R – Porque não tem quem saiba, os velhos morreram tudo.

P/1 – E ninguém aprendeu?

R – Ninguém aprendeu. Então, ainda ficou alguns que sabia, que a maioria já morreu tudo, não ensinou pra ninguém.

P/1 – E por que que o senhor acha que não ensinou pra ninguém?

R – É que não tinha quem interessasse, os novos não foram interessando, eles não ligavam mesmo.

P/1 – É isso aí, seu Expedito, eu acho que a gente chegou no fim. Queria agradecer ao senhor, por disponibilizar a tarde pra gente, por receber a gente na sua casa. Então, a gente, do Museu da Pessoa, agradece o senhor poder participar desse projeto, de contar a sua história de vida pra gente. E a gente vai levar a sua historia adiante, pra que outras pessoas possam escutar ela.

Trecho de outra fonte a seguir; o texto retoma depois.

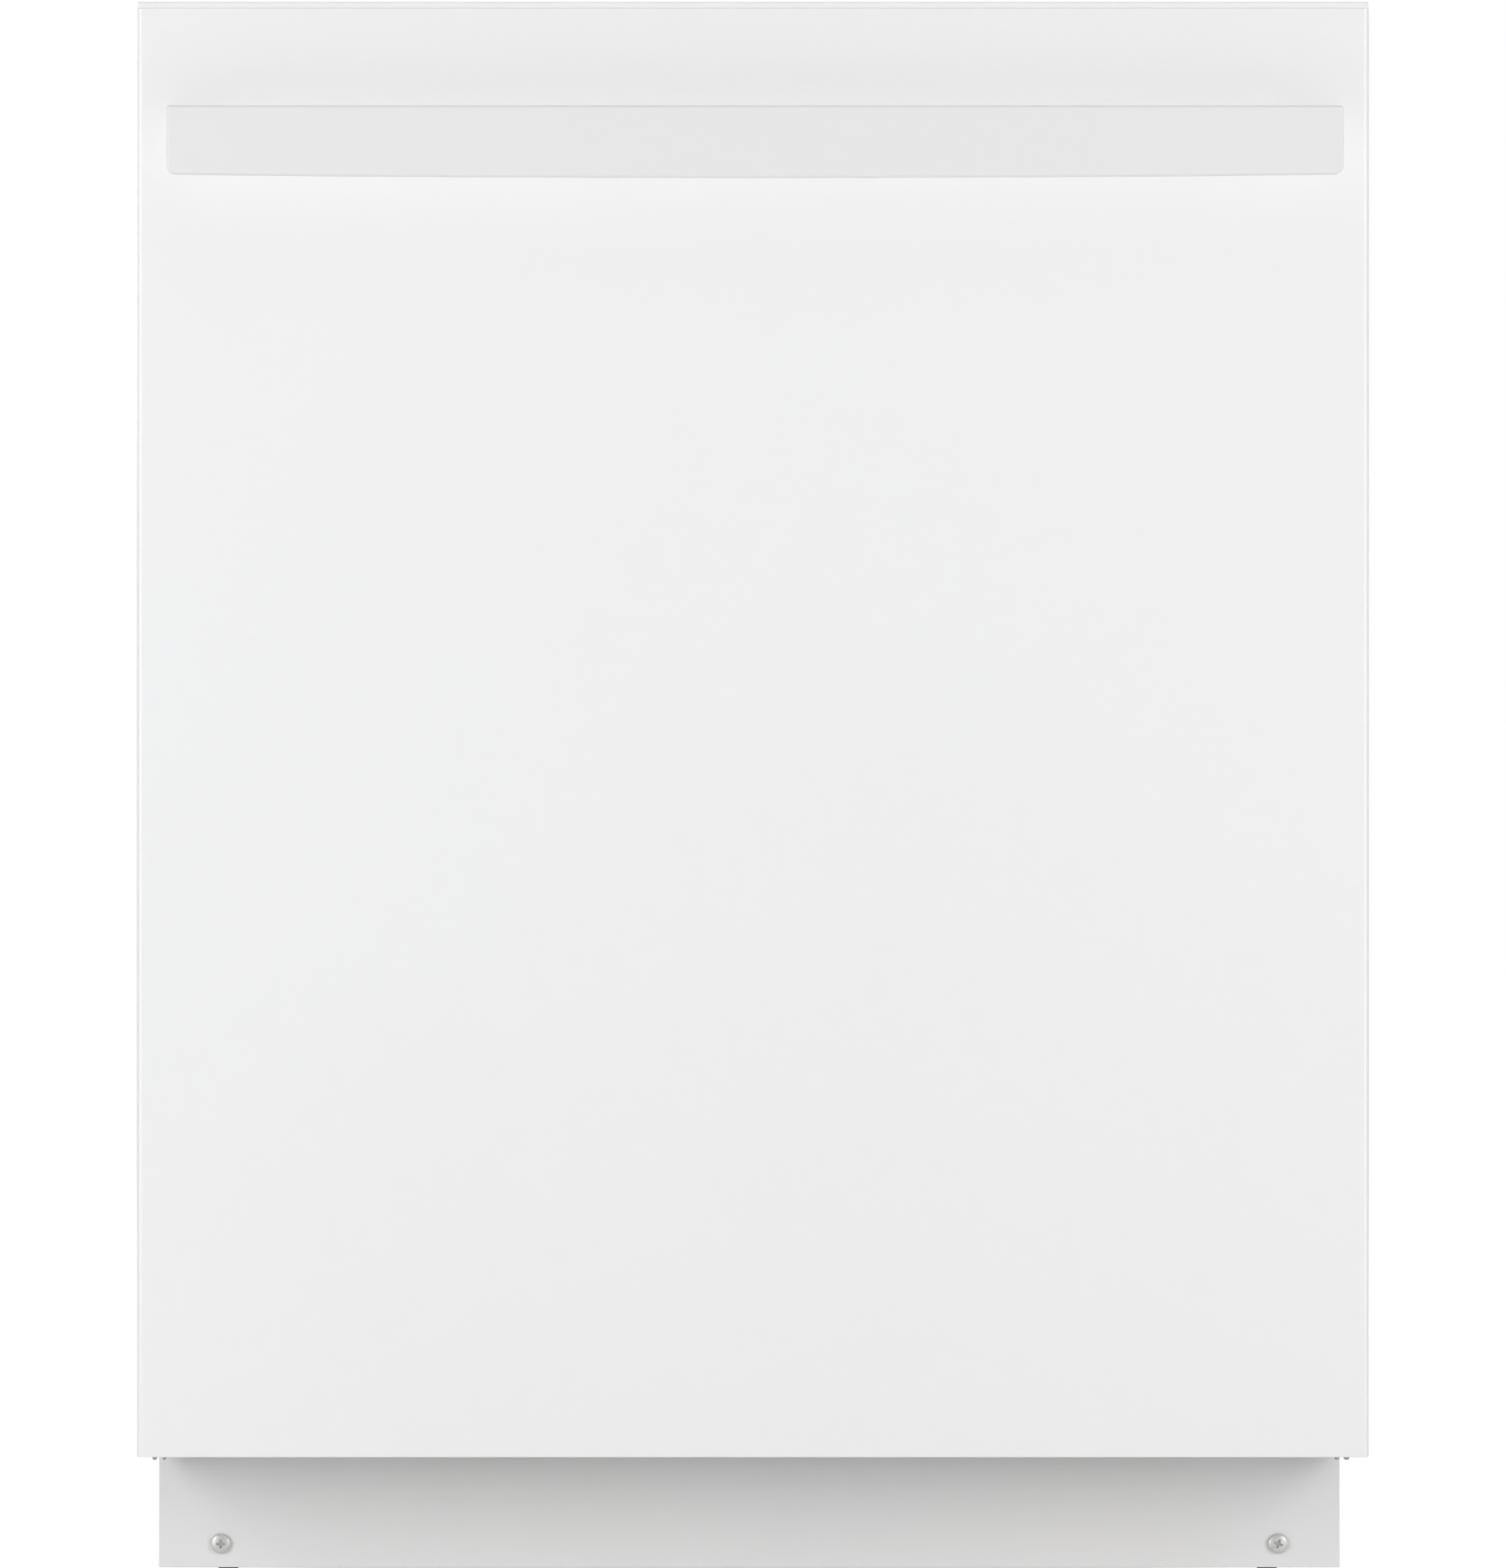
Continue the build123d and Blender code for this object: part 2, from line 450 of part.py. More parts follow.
for side in (-1, 1):
    for y in FOOT_YS:
        edge_y0 = max(y - 20, TOE_Y + 1.4 + BASE_WALL)
        edge_y1 = min(y + 20, BACK - BASE_WALL)
        x0, x1 = sorted((side * (FOOT_X - 19), side * side_in))
        boss = block(x0, x1, edge_y0, edge_y1, BASE_Z, 100)
        bosses.append(boss - rod((side * FOOT_X, y, 0), (side * FOOT_X, y, BASE_TOP), 10.1))
save("base_frame", front_beam, rear_beam, side_beam, mirrored(side_beam), *bosses)
TRAY_HALF = FOOT_X - 24
TRAY_Z = TOE_BOTTOM + 1
tray_front = block(-180, 140, TOE_Y + 12, -112, TRAY_Z, TRAY_Z + 2)
tray_rear = block(-TRAY_HALF, TRAY_HALF, -112, BACK - 10, TRAY_Z, TRAY_Z + 2)
save("drip_tray", tray_front, tray_rear)

for name, y in zip(("front_feet", "rear_feet"), FOOT_YS):
    feet = []
    for x in (-FOOT_X, FOOT_X):
        pad = rod((x, y, 0), (x, y, 6), 34)
        hexagon = extrude(Pos(x, y, 6) * RegularPolygon(12, 6), 8)
        stem = rod((x, y, 14), (x, y, 92), 10)
        feet.append(pad + hexagon + stem)
    save(name, *feet)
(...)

R – É que aí já sai pra frente, né?

P/1 – Pra não deixar se perder, né?

R – (Risos) É, tá bem.

P/1 – Quem sabe os netos, os bisnetos vão poder...

R – É, porque esses novos talvez nem saibam nem contar mesmo nada, né?

P/1 – Tá certo?

R – Esses novos só querem brincar e não tomam na cabeça nada.

P/1 – Então, tá certo.

R – Tá bom. Desculpe se não prestar as conversas assim, mas...

P/1 – Que isso! Foi muito legal, foi muito bom.